──────── Collected data ────────

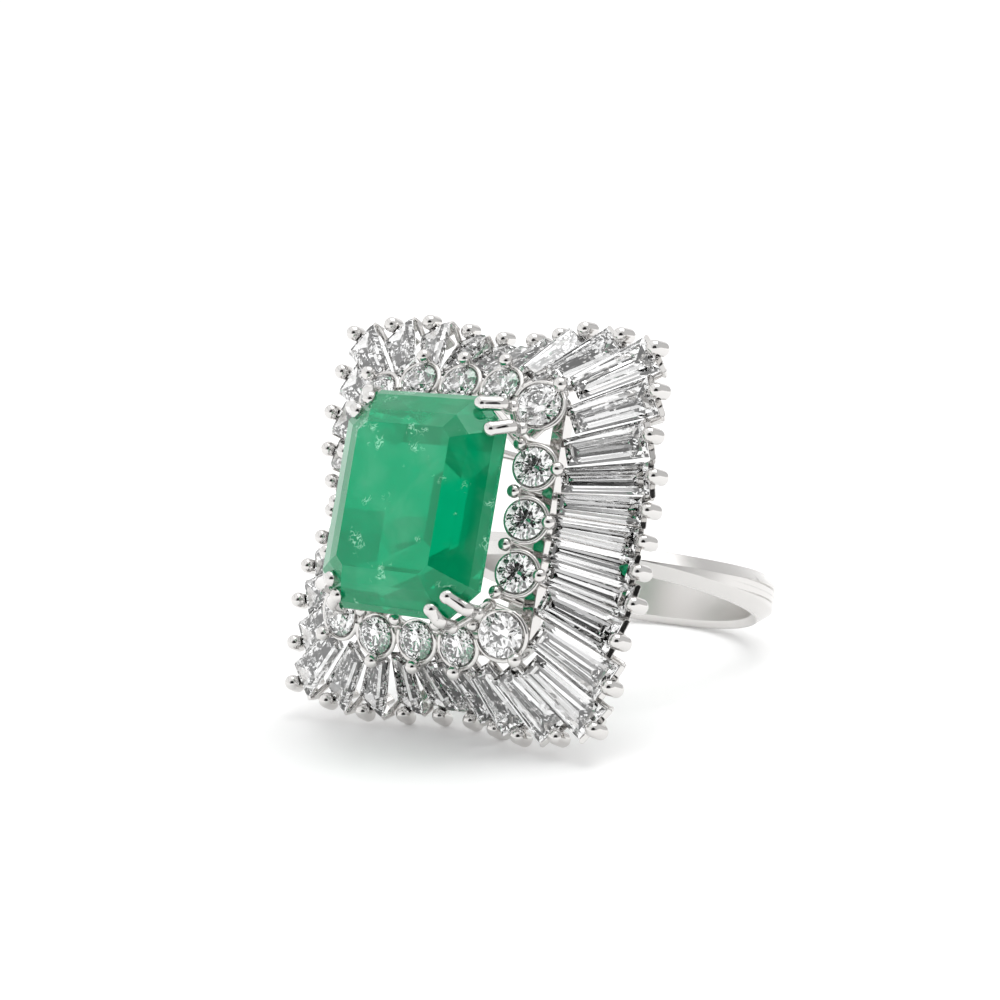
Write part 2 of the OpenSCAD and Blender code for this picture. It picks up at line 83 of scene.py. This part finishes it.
# Where the back wall begins, which is lit evenly, and how bright it is
BACK_STEP = (0.75, 0.9, 0.0, 1.0)
BACK_LIGHT = 1.05

# The softbox: where it hangs, the point that it faces, the length of its sides, and its power in watts
SOFTBOX_AT = (0.12, 0.14, 0.6)
SOFTBOX_AIM = (0, 0, 12 * MM)
SOFTBOX_SIDE = 0.5
SOFTBOX_POWER = 1.7

# The nearest and the farthest that the camera sees
SIGHT = (1 * MM, 20)


def linear(code):
    """A colour given as sRGB hex, as linear red, green and blue."""
    parts = [int(code[i : i + 2], 16) / 255 for i in (1, 3, 5)]
    return tuple(c / 12.92 if c <= 0.04045 else ((c + 0.055) / 1.055) ** 2.4 for c in parts)


def add(tree, kind, links=None, settings=None, **values):
    """Adds a node. values are its own properties, settings its sockets' values and links what feeds them."""
    node = tree.nodes.new(kind)
    for name, value in values.items():
        setattr(node, name, value)
    for name, value in (settings or {}).items():
        node.inputs[name].default_value = value
    for name, source in (links or {}).items():
        tree.links.new(source, node.inputs[name])
    return node


def new_material(name):
    """An empty material and its node tree."""
    material = bpy.data.materials.new(name)
    material.use_nodes = True
    material.node_tree.nodes.clear()
    return material, material.node_tree


def shading(name, crease=None):
    """A modifier tree that shades every facet flat or, with a crease, keeps only edges sharper than that."""
    tree = bpy.data.node_groups.new(name, "GeometryNodeTree")
    tree.interface.new_socket("Geometry", in_out="INPUT", socket_type="NodeSocketGeometry")
    tree.interface.new_socket("Geometry", in_out="OUTPUT", socket_type="NodeSocketGeometry")
    start = add(tree, "NodeGroupInput")
    mesh = add(tree, "GeometryNodeMergeByDistance", {"Geometry": start.outputs[0]}, {"Distance": WELD})
    if crease is not None:
        angle = add(tree, "GeometryNodeInputMeshEdgeAngle")
        sharp = add(tree, "FunctionNodeCompare", {"A": angle.outputs["Unsigned Angle"]}, {"B": crease})
        mesh = add(
            tree,
            "GeometryNodeSplitEdges",
            {"Mesh": mesh.outputs[0], "Selection": sharp.outputs[0]},
        )
    shaded = add(
        tree,
        "GeometryNodeSetShadeSmooth",
        {"Geometry": mesh.outputs[0]},
        {"Shade Smooth": crease is not None},
    )
    add(tree, "NodeGroupOutput", {"Geometry": shaded.outputs[0]})
    return tree


def finish(node_name, material, tree):
    """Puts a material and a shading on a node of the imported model; its vertices stay where they are."""
    piece = NODES[node_name]
    piece.data.materials.clear()
    piece.data.materials.append(material)
    piece.modifiers.new(tree.name, "NODES").node_group = tree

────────

• **Short task**
Return exactly, please, the lines of the material from the first one down to and including the line where "BACK_LIGHT = 1.05" appears.

• **Reply to the exercise**
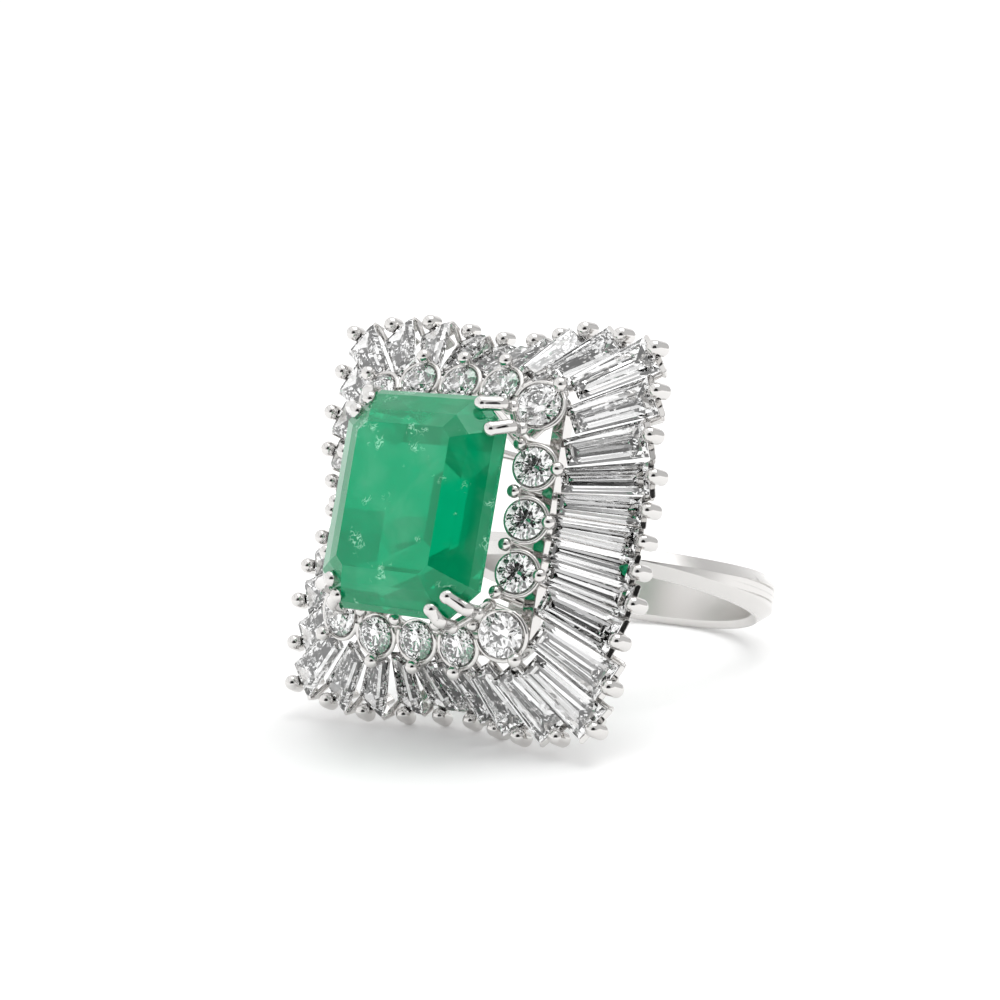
Write part 2 of the OpenSCAD and Blender code for this picture. It picks up at line 83 of scene.py. This part finishes it.
# Where the back wall begins, which is lit evenly, and how bright it is
BACK_STEP = (0.75, 0.9, 0.0, 1.0)
BACK_LIGHT = 1.05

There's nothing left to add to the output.